What is the division of the audience: is it younger audiences who want to see a slasher flick, or is it older fans who grew up with the Scream franchise?
There was a very strong contingent of people who grew up with the series, but I think we also brought in a lot of new fans. Because of the nature of the cast, with all these young actors and actresses who are well known to younger audiences, I think we got about 50% younger audiences, 40% older - audiences in their 30s and 40s - which is unusual for a genre film.
And what about that missing 10%?
People like me in their 80s and 90s [laughs]. There is a hidden audience [that I have discovered], in all my years of doing this, and talking to kids at conventions or in fan mail. There are a lot of people who watch [horror] at a very young age, once the DVD comes out, because their older brothers or sisters are watching it, and want to scare their younger siblings! A lot of [viewers] are much younger than the MPAA would like to think. They are watching films at seven, eight, nine years old and becoming fans.

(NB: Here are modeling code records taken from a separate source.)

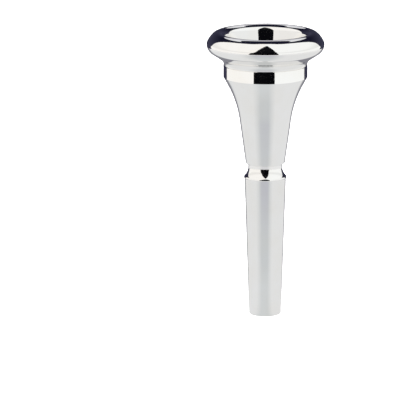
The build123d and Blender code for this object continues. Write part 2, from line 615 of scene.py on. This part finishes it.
@dataclass(frozen=True)
class ThreadMetal:
    """Turned screw thread: duller plate, with brass where the crests have rubbed.

    Args:
        name: Name of the material.
        plate: Colour of the plate in the thread's roots.
        brass: Colour of the rubbed crests.
        ring: Width of the tool's rings, in mm.
        blotch: Size of the worn blotches, in mm.
    """

    name: str = "rubbed_thread"
    plate: Colour = (0.72, 0.70, 0.66, 1)
    brass: Colour = (0.80, 0.60, 0.28, 1)
    ring: float = 0.05
    blotch: float = 0.8

    def make(self) -> bpy.types.Material:
        """Makes the material."""
        material, sheet, shader = new_material(self.name)
        where, _, height = sheet.place()
        blotches = sheet.noise(where, self.blotch, detail=3.0)
        crest = sheet.between(sheet.add("NewGeometry").outputs["Pointiness"], 0, 1, start=0.5, stop=0.62)
        rubbed = sheet.maths("MULTIPLY", crest, sheet.between(blotches, 0.3, 1))
        shader.inputs["Metallic"].default_value = 1.0
        sheet.dress(
            shader,
            sheet.blend(rubbed, self.plate, self.brass),
            sheet.between(blotches, 0.16, 0.30),
            sheet.bump(sheet.rings(height, self.ring), depth=0.003, strength=0.4),
        )
        return material


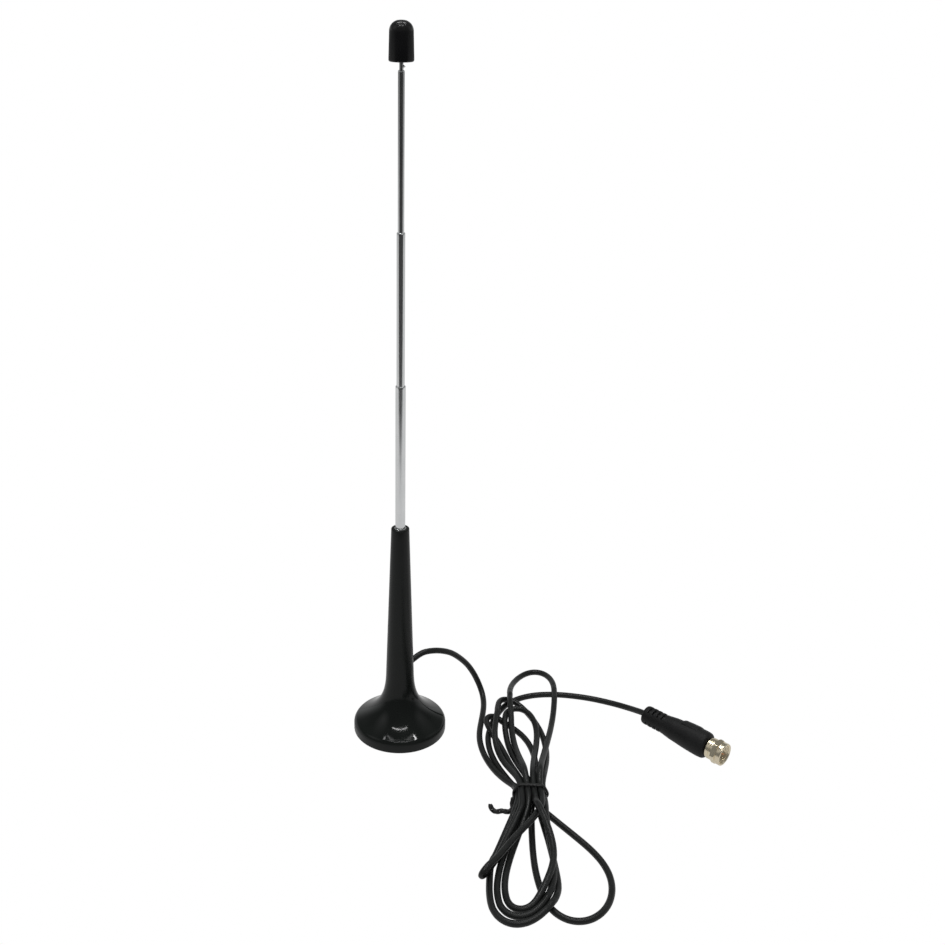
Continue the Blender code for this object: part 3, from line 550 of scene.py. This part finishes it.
def straightened(path, reach, rounds):
    """The path with the strands that pass its tightest fold smoothed where they run under it."""
    p = path.copy()
    half = 7
    fold = half + int(np.argmin(np.linalg.norm(p[2 * half :] - p[: -2 * half], axis=1)))
    near = 1 - np.linalg.norm(p[:, :2] - p[fold, :2], axis=1) / reach
    share = np.clip(2.5 * near, 0, 1) * (np.abs(np.arange(len(p)) - fold) > 2 * half)
    for _ in range(rounds):
        p[1:-1] += 0.5 * share[1:-1, None] * ((p[:-2] + p[2:]) / 2 - p[1:-1])
    return p


def build_lead(finish):
    centres = ring_centres("coax_lead")
    path = eased(smooth_path(centres, PATH_STEP), radius=4.5, rounds=16)
    path = smooth_path(straightened(path, reach=15.0, rounds=40), PATH_STEP)
    made = make("lead_jacket", sweep(path, ellipse(CABLE_R, CABLE_R, 18)), finish)
    stand_for(made, "coax_lead", "foot")
    return path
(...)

The first horror film I ever saw was Nightmare on Elm Street 4 at age 10, and it was all downhill from there, so it holds true.
There ya go!
What are you working on now?
Right now, my wife, Iya Labunka - who produces with me - and I made a pact to take some time off. Just before Scream 4 we had done My Soul to Take. Both were tough films to make; a lot of pressure, a lot of physical exertion, so we are taking some time off. In the background though, we do have a deal in the works with a company to make three comic books based on a concept of mine, then possibly making movies - or a movie - based on said comic books. That is underway, but at the very beginning of getting things figured out. I'm also outlining a book on what I like to call the first 40 years of my career, and I am also working on a children's book. Again, those are in the very early stages, but I am certainly thinking about them all the time. I'm also doing a TED Conference speech in October on what fear is, the elements of fear, and how that can be a very good thing or a very bad thing.